Extract each line of the data below exactly as written.

+===+

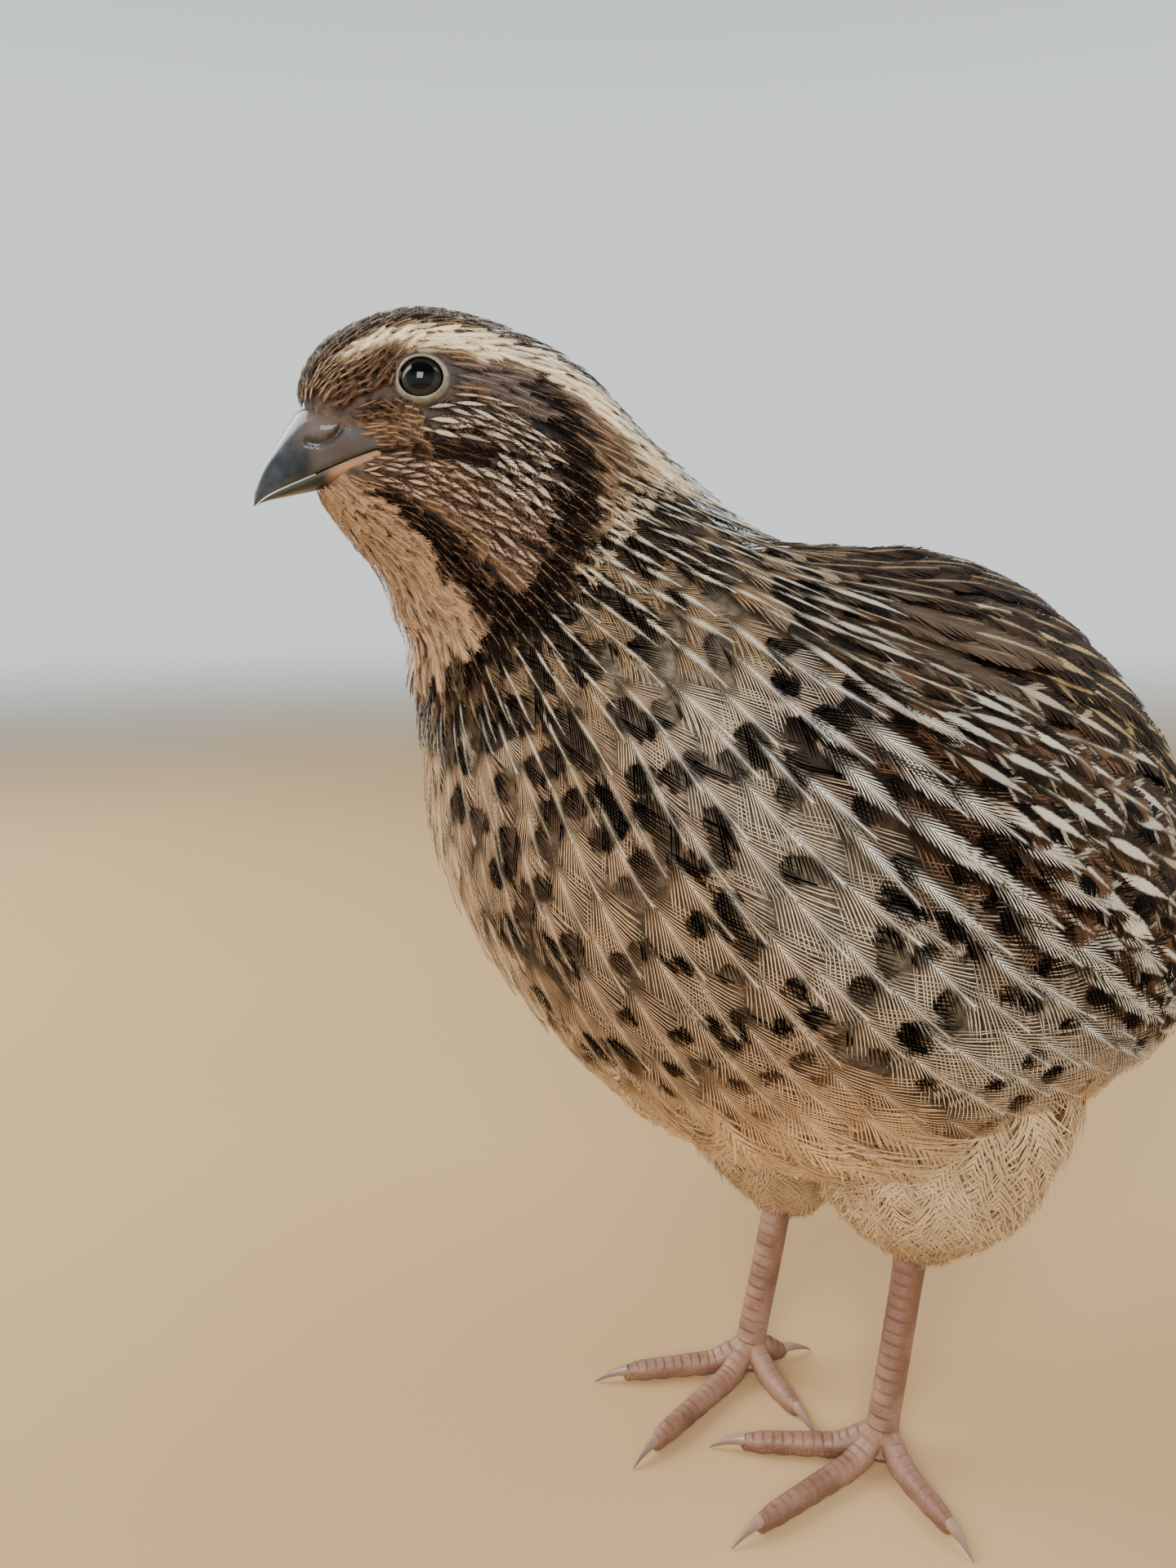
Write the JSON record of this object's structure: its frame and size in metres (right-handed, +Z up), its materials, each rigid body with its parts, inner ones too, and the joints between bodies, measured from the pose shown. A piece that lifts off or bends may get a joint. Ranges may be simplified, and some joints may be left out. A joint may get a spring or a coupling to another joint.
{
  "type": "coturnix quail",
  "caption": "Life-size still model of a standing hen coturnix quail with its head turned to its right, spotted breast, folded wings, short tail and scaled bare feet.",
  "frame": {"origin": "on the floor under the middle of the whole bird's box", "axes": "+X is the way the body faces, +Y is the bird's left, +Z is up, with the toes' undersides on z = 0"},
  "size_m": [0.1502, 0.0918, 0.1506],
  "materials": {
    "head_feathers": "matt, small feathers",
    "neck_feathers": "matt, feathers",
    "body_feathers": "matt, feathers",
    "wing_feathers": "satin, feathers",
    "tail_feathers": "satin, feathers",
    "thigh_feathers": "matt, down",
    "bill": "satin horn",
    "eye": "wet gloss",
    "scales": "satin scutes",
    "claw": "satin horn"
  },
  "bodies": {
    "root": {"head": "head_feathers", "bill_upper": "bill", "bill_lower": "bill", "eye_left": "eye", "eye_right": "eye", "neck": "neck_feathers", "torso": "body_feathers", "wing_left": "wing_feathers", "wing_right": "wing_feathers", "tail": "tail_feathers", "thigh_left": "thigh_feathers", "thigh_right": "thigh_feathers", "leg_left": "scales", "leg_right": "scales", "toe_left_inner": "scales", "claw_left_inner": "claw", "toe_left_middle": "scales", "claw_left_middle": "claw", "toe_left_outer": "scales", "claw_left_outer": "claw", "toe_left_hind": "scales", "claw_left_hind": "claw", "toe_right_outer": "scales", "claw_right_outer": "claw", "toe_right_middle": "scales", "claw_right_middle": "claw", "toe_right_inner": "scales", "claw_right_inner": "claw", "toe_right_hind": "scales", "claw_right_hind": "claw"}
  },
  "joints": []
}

+===+

• RESPONSE BELOW:
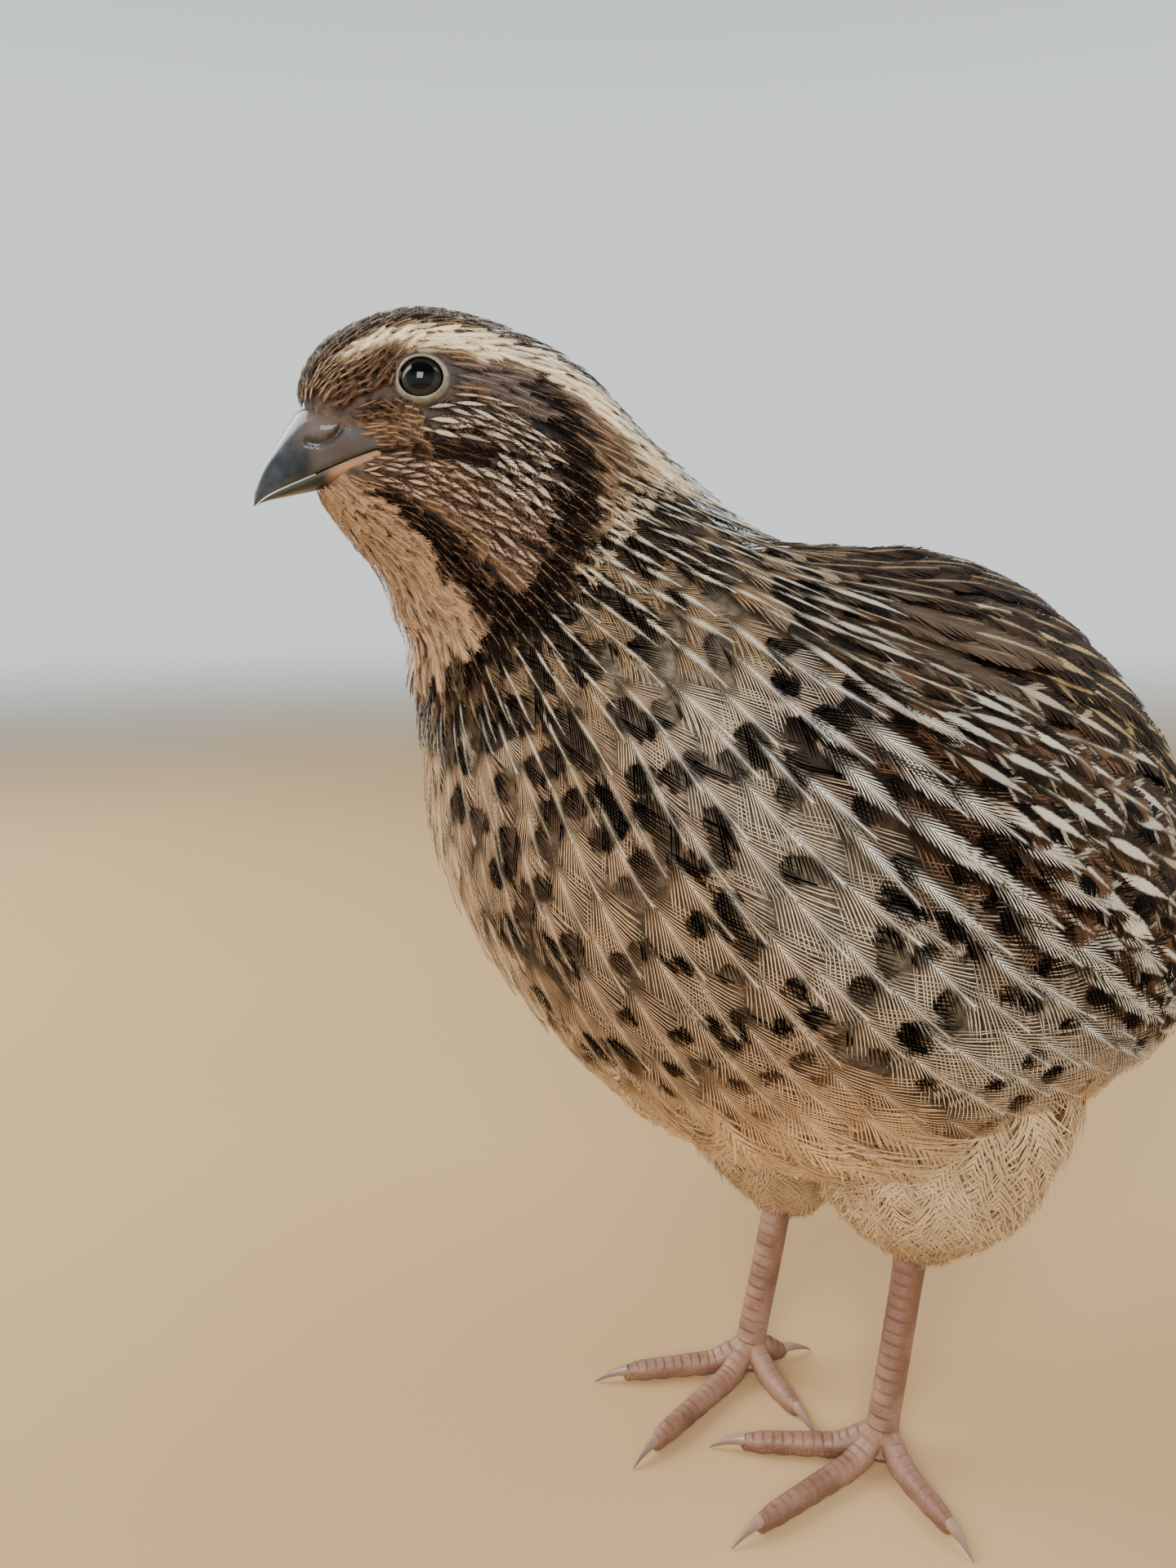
Write the JSON record of this object's structure: its frame and size in metres (right-handed, +Z up), its materials, each rigid body with its parts, inner ones too, and the joints between bodies, measured from the pose shown. A piece that lifts off or bends may get a joint. Ranges may be simplified, and some joints may be left out. A joint may get a spring or a coupling to another joint.
{
  "type": "coturnix quail",
  "caption": "Life-size still model of a standing hen coturnix quail with its head turned to its right, spotted breast, folded wings, short tail and scaled bare feet.",
  "frame": {"origin": "on the floor under the middle of the whole bird's box", "axes": "+X is the way the body faces, +Y is the bird's left, +Z is up, with the toes' undersides on z = 0"},
  "size_m": [0.1502, 0.0918, 0.1506],
  "materials": {
    "head_feathers": "matt, small feathers",
    "neck_feathers": "matt, feathers",
    "body_feathers": "matt, feathers",
    "wing_feathers": "satin, feathers",
    "tail_feathers": "satin, feathers",
    "thigh_feathers": "matt, down",
    "bill": "satin horn",
    "eye": "wet gloss",
    "scales": "satin scutes",
    "claw": "satin horn"
  },
  "bodies": {
    "root": {"head": "head_feathers", "bill_upper": "bill", "bill_lower": "bill", "eye_left": "eye", "eye_right": "eye", "neck": "neck_feathers", "torso": "body_feathers", "wing_left": "wing_feathers", "wing_right": "wing_feathers", "tail": "tail_feathers", "thigh_left": "thigh_feathers", "thigh_right": "thigh_feathers", "leg_left": "scales", "leg_right": "scales", "toe_left_inner": "scales", "claw_left_inner": "claw", "toe_left_middle": "scales", "claw_left_middle": "claw", "toe_left_outer": "scales", "claw_left_outer": "claw", "toe_left_hind": "scales", "claw_left_hind": "claw", "toe_right_outer": "scales", "claw_right_outer": "claw", "toe_right_middle": "scales", "claw_right_middle": "claw", "toe_right_inner": "scales", "claw_right_inner": "claw", "toe_right_hind": "scales", "claw_right_hind": "claw"}
  },
  "joints": []
}